Segundo ele, embora os democratas tenham outro tipo de agenda ideológica, o pragmatismo americano tende a favorecer a composição atual do Itamaraty – inclusive em temas mais polêmicos, como a questão ambiental.
“A gente precisa lembrar que a agenda ambiental precisa estar submetida à lógica econômica dos Estados Unidos”, diz Coimbra. “Se essas restrições ambientais não encontrarem eco, por exemplo, na sustentação da economia americana, eles não vão forçar essa agenda ambiental para cima do Brasil. Especialmente sabendo que, numa reação do governo brasileiro a esse tema, eles podem perder, inclusive, a situação de diálogo privilegiado que têm com o Brasil.”

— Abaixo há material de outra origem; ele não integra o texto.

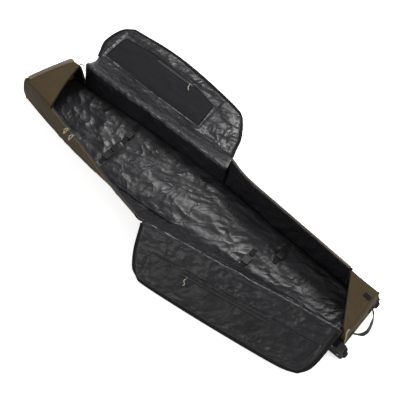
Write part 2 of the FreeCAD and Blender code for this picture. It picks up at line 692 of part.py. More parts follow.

China, Rússia e esquerda latino-americana podem ser cruciais
Embora não sejam tão avessos à atuação internacional da China como o presidente Donald Trump, os democratas não são necessariamente simpáticos aos chineses. Segundo Coimbra, em relação ao 5G chinês, por exemplo, os democratas não têm uma postura tão diferente da dos republicanos. E o Brasil continuará sendo pressionado a não adotar o padrão chinês para essa tecnologia.
“Eles vão continuar fazendo a mesma política em relação ao 5G. Eles não querem que a China entre com o 5G aqui no Brasil. Defendem inclusive o modelo híbrido, desenvolvido pelos japoneses”, explica.
A Rússia é outro país do Brics que pode acabar sendo determinante, em caso de vitória de Joe Biden, na relação entre Brasil e EUA. Para os democratas, a aliança com o Brasil poderá servir para pressionar indiretamente os russos. “O Brasil é estratégico para os democratas por conta do relacionamento que tem com a Rússia dentro do Brics. Os democratas têm dois pés atrás com a Rússia, e gostariam muito que o Brasil, usando os foros do Brics, conseguisse fazer pressão contra a Rússia”, diz o especialista.
Outro motivo para os americanos manterem uma boa relação com o Brasil, mesmo em caso de divergências ideológicas, é a presença de governos antiamericanos na América Latina, como Venezuela, Bolívia e Argentina. A grande influência que um Itamaraty pró-EUA pode exercer sobre esses países é importante para os democratas, independente do grau de alinhamento ideológico com o governo Bolsonaro. “Não é inteligente, e eles sabem disso, abrirem mão da relação estratégica que eles têm com o Brasil”, afirma Coimbra.